** START Record list **
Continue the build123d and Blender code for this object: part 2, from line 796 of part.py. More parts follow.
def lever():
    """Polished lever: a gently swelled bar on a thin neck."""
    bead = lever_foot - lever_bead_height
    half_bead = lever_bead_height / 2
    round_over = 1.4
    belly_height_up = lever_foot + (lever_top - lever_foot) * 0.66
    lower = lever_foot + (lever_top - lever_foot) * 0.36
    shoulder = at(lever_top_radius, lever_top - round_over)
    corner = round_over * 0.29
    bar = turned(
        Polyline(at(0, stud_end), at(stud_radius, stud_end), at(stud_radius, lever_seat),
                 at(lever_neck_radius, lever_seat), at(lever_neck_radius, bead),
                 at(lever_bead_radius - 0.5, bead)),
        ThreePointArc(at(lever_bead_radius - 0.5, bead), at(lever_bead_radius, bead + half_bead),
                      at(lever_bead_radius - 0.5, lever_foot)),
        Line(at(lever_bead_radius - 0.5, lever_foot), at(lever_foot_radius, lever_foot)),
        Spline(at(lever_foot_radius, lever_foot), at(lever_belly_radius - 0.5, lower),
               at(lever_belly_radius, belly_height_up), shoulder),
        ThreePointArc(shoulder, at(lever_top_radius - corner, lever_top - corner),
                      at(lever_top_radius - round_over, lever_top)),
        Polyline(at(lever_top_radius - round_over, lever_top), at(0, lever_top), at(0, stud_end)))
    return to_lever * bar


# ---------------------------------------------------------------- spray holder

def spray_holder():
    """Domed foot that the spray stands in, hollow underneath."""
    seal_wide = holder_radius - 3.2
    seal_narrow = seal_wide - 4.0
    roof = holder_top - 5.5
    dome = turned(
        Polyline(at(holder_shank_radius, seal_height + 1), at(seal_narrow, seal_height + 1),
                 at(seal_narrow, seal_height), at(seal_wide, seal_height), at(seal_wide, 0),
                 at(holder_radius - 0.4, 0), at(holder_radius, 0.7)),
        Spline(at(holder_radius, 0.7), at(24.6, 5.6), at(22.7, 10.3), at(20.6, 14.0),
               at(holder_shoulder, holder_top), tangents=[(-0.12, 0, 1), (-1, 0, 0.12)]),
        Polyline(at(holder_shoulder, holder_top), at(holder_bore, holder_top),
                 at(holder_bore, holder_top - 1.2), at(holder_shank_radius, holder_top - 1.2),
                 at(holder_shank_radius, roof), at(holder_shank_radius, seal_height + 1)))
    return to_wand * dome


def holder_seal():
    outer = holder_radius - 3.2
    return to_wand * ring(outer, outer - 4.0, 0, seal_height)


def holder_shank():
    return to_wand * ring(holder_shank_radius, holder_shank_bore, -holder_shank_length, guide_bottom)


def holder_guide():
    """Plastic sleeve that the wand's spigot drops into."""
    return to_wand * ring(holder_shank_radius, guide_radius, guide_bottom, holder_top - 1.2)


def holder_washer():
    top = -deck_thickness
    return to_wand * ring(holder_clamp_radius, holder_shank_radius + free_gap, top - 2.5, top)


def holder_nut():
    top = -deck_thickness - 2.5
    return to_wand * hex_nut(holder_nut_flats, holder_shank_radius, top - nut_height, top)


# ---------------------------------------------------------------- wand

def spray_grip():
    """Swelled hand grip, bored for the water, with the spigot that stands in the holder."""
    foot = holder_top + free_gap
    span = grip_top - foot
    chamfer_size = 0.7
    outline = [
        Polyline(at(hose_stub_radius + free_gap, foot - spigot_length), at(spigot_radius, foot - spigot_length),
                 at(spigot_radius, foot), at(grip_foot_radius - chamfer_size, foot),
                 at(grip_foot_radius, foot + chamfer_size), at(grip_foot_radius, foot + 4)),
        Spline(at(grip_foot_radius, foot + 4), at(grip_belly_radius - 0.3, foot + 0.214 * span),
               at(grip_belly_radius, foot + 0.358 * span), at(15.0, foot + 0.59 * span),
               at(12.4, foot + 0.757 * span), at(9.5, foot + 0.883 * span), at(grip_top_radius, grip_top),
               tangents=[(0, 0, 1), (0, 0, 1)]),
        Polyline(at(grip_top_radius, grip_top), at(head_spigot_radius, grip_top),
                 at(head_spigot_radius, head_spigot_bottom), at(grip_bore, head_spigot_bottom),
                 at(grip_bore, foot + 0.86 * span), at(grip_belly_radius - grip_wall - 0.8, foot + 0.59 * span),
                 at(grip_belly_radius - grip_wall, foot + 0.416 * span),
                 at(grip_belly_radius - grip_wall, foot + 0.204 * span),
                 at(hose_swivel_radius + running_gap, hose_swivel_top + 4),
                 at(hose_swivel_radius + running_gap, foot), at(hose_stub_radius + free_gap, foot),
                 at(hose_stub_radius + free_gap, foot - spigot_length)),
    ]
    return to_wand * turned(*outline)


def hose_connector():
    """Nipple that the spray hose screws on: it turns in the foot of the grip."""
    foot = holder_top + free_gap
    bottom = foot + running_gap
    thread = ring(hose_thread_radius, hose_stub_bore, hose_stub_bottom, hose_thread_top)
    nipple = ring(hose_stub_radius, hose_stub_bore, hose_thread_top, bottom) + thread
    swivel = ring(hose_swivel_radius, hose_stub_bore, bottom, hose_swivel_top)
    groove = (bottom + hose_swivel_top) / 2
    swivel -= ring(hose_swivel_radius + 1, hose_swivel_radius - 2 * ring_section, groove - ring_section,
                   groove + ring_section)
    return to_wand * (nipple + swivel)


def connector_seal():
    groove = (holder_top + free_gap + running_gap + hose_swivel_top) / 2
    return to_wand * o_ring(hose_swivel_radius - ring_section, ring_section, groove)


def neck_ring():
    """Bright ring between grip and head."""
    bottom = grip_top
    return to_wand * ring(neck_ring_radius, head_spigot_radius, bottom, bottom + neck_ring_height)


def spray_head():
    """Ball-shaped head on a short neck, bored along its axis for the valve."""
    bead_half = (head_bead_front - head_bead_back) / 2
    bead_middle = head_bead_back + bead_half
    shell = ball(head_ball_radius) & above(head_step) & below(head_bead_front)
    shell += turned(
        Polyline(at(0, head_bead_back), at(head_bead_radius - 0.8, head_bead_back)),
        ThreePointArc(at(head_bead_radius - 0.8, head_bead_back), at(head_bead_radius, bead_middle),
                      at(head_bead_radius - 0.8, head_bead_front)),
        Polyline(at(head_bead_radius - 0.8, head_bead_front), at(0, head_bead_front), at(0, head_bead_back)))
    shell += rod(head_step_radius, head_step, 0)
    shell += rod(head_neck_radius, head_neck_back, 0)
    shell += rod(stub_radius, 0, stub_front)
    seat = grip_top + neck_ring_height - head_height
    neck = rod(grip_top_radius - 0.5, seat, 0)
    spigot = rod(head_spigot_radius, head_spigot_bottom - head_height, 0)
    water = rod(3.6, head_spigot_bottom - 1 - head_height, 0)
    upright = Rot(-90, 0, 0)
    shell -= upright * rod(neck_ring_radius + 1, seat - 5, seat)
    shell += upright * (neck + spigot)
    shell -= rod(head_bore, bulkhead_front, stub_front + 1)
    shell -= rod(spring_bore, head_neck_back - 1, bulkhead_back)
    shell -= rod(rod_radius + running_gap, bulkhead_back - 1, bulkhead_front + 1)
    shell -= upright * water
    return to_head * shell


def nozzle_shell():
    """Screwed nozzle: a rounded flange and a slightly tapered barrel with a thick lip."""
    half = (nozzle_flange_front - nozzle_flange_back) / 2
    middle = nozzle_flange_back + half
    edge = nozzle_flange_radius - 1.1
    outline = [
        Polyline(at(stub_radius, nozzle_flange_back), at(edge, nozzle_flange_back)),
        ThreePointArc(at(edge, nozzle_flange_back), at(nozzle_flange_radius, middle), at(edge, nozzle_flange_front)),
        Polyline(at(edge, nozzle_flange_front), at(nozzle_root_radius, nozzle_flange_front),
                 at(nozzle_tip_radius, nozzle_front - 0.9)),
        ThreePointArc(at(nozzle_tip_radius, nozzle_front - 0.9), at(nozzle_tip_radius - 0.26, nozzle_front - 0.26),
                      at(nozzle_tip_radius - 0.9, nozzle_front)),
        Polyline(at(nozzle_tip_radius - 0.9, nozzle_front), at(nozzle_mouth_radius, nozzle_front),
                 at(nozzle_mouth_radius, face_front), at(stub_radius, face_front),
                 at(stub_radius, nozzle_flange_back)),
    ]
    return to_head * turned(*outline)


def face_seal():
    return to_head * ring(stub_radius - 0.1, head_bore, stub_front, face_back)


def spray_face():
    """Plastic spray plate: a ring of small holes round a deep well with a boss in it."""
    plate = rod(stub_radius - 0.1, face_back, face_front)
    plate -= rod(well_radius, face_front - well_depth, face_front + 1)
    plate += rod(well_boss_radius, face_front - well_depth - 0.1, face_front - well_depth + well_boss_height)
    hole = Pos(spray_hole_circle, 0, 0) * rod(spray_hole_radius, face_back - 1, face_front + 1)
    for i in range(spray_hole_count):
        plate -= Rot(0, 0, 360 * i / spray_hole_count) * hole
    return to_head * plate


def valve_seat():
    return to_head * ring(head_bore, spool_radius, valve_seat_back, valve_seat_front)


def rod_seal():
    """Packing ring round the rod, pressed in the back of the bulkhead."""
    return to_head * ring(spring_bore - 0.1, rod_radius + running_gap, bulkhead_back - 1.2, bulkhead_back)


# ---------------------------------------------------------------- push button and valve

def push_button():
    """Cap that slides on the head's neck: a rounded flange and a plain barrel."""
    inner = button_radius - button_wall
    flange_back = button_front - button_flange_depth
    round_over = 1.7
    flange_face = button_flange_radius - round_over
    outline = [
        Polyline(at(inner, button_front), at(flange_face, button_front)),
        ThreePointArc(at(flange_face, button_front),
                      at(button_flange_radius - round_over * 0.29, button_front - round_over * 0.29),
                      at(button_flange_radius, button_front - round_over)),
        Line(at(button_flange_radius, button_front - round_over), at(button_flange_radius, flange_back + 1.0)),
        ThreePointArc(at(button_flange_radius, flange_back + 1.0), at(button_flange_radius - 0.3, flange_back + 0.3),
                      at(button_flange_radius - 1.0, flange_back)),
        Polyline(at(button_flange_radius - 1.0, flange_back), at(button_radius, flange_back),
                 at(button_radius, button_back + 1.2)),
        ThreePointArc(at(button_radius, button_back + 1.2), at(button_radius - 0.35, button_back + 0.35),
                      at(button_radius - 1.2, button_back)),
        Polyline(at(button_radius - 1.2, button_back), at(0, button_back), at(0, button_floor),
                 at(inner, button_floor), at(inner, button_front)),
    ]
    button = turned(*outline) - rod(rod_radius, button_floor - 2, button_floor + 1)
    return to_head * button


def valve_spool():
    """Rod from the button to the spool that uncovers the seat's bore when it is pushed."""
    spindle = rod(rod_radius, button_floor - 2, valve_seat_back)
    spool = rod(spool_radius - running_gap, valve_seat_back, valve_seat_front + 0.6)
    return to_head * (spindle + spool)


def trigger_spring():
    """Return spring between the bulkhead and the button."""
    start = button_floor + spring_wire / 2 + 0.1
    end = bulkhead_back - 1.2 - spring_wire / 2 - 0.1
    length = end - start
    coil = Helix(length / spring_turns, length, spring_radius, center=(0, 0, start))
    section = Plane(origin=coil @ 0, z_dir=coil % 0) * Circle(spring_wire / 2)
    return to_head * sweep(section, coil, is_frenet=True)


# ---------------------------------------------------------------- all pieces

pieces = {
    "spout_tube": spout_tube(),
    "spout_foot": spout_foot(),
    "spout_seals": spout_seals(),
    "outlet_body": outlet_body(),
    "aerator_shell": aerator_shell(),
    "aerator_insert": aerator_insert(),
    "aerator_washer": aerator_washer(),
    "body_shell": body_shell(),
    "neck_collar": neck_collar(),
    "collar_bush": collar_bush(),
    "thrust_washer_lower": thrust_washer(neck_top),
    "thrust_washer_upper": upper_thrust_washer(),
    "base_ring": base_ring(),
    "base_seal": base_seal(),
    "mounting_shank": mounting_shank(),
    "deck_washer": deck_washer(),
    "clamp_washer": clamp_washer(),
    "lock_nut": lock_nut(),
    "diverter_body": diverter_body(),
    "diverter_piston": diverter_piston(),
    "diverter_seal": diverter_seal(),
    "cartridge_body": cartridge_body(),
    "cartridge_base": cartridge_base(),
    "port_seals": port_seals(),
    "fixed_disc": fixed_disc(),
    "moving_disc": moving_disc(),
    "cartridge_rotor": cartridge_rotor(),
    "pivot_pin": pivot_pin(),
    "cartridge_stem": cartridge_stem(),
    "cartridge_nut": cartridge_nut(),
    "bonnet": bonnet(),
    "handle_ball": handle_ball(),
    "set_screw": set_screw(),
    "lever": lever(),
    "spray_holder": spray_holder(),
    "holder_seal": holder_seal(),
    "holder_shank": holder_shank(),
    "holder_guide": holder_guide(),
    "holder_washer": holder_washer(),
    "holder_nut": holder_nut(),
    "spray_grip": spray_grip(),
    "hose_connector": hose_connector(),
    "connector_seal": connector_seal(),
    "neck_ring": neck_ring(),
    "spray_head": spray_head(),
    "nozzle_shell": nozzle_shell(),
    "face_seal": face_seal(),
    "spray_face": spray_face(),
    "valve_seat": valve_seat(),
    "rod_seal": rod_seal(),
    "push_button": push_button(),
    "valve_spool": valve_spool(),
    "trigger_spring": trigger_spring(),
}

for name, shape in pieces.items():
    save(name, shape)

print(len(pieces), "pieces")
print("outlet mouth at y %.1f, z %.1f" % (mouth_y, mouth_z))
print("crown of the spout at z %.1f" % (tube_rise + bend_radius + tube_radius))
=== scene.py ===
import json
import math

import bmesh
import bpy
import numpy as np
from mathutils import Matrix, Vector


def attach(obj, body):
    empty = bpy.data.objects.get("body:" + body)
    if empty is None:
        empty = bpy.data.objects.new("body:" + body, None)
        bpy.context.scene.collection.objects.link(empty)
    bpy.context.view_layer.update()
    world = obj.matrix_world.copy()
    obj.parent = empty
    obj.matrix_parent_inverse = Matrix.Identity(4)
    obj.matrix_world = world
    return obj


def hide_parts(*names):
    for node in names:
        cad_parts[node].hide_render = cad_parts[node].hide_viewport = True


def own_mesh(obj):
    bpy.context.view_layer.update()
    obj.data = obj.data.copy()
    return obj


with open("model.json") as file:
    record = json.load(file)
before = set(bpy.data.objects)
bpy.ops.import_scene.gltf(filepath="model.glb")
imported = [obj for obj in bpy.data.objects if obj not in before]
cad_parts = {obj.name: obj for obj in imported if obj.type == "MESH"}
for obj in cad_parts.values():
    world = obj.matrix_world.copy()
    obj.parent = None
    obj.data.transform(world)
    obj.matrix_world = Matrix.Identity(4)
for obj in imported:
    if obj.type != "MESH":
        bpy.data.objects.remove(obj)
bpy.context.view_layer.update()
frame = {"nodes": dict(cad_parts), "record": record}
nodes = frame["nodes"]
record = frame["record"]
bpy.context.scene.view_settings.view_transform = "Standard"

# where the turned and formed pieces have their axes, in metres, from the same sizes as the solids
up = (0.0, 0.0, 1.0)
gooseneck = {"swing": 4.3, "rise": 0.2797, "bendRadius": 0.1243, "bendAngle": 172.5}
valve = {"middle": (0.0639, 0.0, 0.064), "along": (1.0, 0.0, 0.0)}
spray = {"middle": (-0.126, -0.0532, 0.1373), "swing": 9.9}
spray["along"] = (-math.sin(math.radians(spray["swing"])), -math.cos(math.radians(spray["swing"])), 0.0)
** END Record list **
** START Record list **
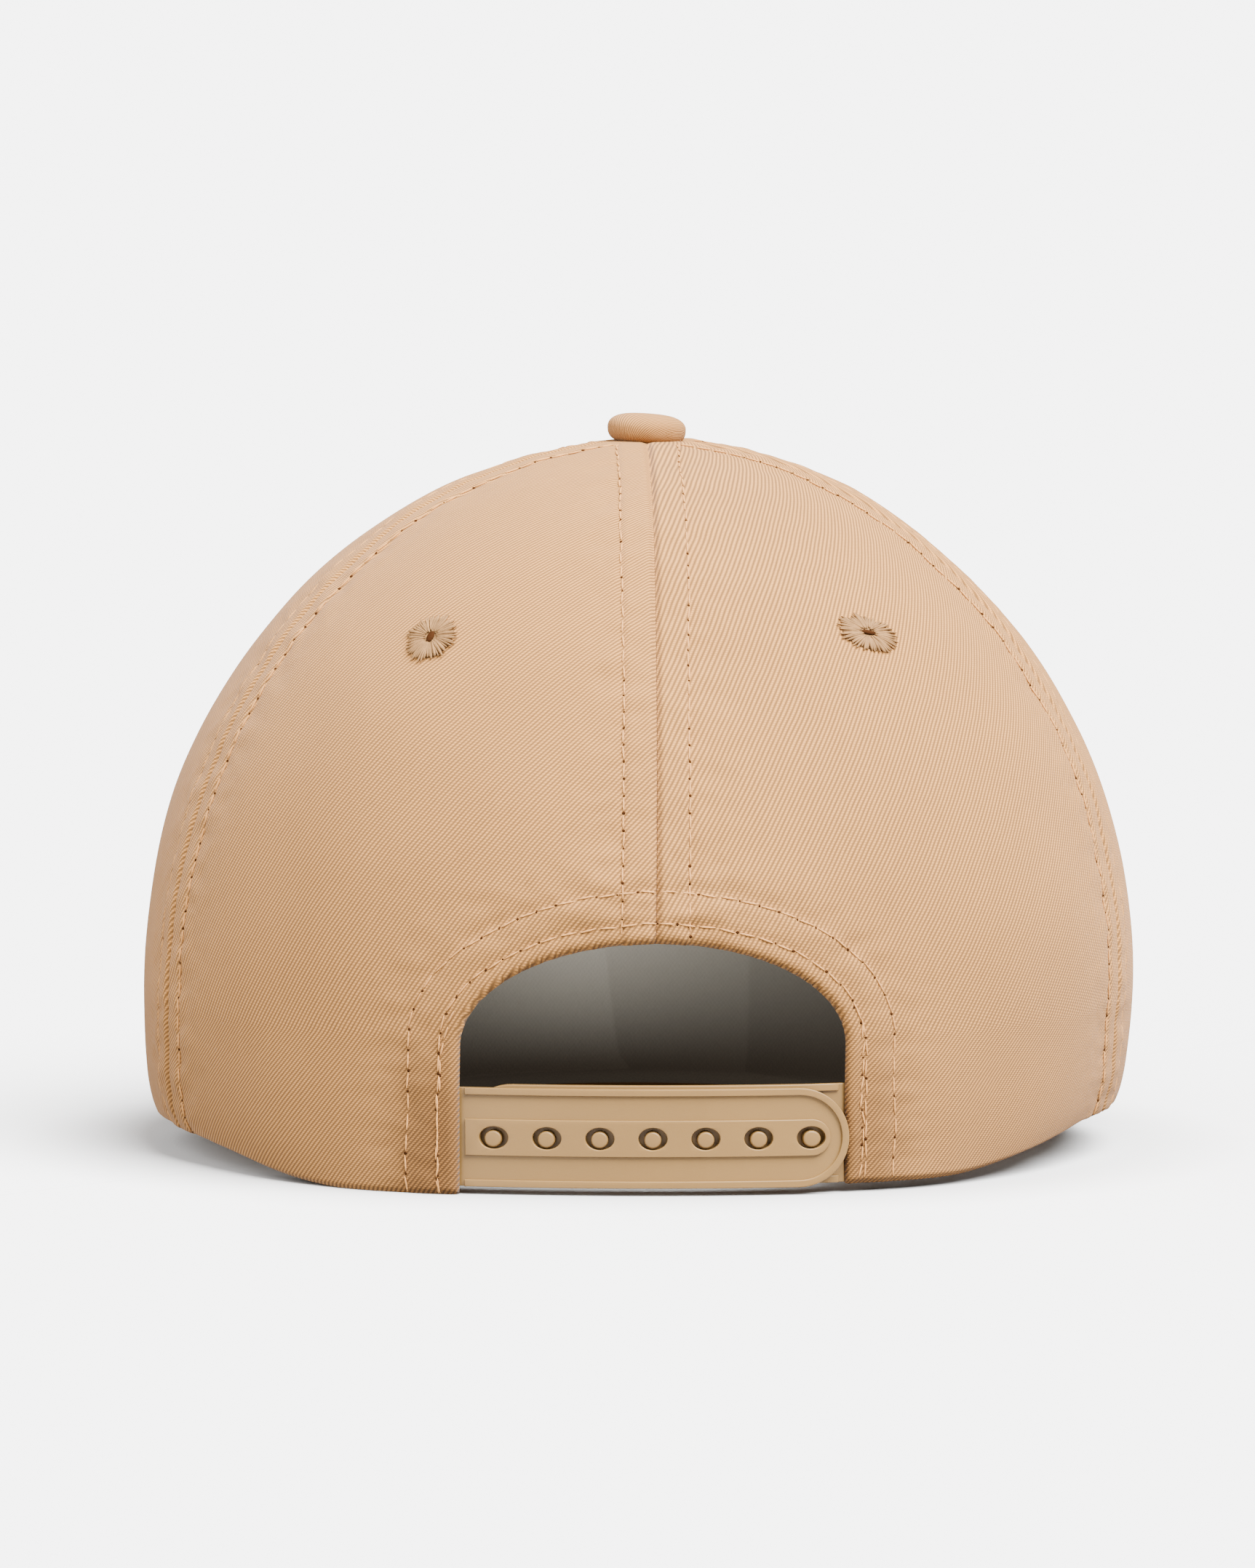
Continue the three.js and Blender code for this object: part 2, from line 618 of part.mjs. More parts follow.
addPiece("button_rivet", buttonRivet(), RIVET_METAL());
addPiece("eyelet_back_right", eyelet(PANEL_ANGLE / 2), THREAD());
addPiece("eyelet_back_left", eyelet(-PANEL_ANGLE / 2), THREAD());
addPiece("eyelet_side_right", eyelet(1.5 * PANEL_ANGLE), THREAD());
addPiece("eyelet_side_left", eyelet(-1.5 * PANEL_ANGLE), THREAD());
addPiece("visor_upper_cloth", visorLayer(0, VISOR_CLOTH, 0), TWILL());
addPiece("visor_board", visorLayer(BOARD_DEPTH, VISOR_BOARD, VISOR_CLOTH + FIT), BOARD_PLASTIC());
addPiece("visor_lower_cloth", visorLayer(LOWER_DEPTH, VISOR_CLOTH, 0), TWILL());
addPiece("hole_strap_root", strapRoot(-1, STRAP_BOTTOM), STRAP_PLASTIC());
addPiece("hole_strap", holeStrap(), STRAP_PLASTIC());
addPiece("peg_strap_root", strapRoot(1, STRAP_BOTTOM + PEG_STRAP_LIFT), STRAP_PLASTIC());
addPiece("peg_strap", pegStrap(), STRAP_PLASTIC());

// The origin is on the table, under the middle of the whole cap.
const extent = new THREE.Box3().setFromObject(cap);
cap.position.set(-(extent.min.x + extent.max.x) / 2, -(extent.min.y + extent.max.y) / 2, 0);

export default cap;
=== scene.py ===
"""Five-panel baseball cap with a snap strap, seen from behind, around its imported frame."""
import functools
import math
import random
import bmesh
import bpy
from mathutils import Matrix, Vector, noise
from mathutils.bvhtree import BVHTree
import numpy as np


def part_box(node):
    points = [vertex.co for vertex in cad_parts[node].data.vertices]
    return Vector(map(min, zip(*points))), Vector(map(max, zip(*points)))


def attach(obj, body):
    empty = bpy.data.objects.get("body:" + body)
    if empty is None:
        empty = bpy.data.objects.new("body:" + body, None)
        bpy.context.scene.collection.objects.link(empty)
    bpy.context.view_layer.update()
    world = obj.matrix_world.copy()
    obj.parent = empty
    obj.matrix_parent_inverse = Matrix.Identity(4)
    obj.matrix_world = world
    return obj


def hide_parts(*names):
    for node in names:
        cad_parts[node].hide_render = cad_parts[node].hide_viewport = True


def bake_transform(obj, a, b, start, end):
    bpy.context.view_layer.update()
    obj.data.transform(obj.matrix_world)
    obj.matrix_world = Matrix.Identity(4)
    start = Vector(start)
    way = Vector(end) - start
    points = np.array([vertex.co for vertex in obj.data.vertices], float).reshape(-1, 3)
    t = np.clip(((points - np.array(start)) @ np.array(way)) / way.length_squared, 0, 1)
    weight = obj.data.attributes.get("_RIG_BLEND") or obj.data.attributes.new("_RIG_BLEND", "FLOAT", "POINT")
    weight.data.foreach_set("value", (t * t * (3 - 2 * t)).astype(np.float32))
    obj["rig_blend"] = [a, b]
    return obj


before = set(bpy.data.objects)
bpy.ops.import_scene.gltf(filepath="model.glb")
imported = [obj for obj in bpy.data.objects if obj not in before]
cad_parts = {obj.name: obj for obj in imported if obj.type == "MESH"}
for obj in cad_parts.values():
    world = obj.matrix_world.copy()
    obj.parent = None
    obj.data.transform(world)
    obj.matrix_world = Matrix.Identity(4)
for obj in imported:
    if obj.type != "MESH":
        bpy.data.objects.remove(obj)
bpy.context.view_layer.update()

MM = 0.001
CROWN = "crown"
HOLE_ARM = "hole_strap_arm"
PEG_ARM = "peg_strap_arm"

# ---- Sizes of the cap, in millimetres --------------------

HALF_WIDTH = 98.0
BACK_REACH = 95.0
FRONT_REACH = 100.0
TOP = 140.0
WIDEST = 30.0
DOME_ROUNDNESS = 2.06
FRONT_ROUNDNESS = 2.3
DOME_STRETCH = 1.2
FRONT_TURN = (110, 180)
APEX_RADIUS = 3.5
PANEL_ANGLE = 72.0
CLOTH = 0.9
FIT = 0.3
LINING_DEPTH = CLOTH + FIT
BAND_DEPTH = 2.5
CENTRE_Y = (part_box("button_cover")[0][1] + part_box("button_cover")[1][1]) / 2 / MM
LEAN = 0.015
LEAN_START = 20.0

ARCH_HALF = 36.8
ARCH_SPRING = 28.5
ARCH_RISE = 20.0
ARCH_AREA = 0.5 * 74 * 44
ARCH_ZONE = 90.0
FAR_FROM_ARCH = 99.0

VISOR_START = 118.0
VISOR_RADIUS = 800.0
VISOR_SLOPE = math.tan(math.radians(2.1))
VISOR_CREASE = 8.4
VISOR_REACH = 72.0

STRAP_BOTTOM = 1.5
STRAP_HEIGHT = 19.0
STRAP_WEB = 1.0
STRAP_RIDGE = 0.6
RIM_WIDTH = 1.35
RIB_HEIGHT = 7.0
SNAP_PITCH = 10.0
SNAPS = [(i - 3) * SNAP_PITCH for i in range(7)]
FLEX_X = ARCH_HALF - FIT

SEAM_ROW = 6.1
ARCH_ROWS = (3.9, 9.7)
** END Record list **
**Exercise details:** Transcribe word for word the lines from the one holding "the whole cap." through the one holding "start = Vector(start)". Include both, and add nothing.

**In response:**
// The origin is on the table, under the middle of the whole cap.
const extent = new THREE.Box3().setFromObject(cap);
cap.position.set(-(extent.min.x + extent.max.x) / 2, -(extent.min.y + extent.max.y) / 2, 0);

export default cap;
=== scene.py ===
"""Five-panel baseball cap with a snap strap, seen from behind, around its imported frame."""
import functools
import math
import random
import bmesh
import bpy
from mathutils import Matrix, Vector, noise
from mathutils.bvhtree import BVHTree
import numpy as np


def part_box(node):
    points = [vertex.co for vertex in cad_parts[node].data.vertices]
    return Vector(map(min, zip(*points))), Vector(map(max, zip(*points)))


def attach(obj, body):
    empty = bpy.data.objects.get("body:" + body)
    if empty is None:
        empty = bpy.data.objects.new("body:" + body, None)
        bpy.context.scene.collection.objects.link(empty)
    bpy.context.view_layer.update()
    world = obj.matrix_world.copy()
    obj.parent = empty
    obj.matrix_parent_inverse = Matrix.Identity(4)
    obj.matrix_world = world
    return obj


def hide_parts(*names):
    for node in names:
        cad_parts[node].hide_render = cad_parts[node].hide_viewport = True


def bake_transform(obj, a, b, start, end):
    bpy.context.view_layer.update()
    obj.data.transform(obj.matrix_world)
    obj.matrix_world = Matrix.Identity(4)
    start = Vector(start)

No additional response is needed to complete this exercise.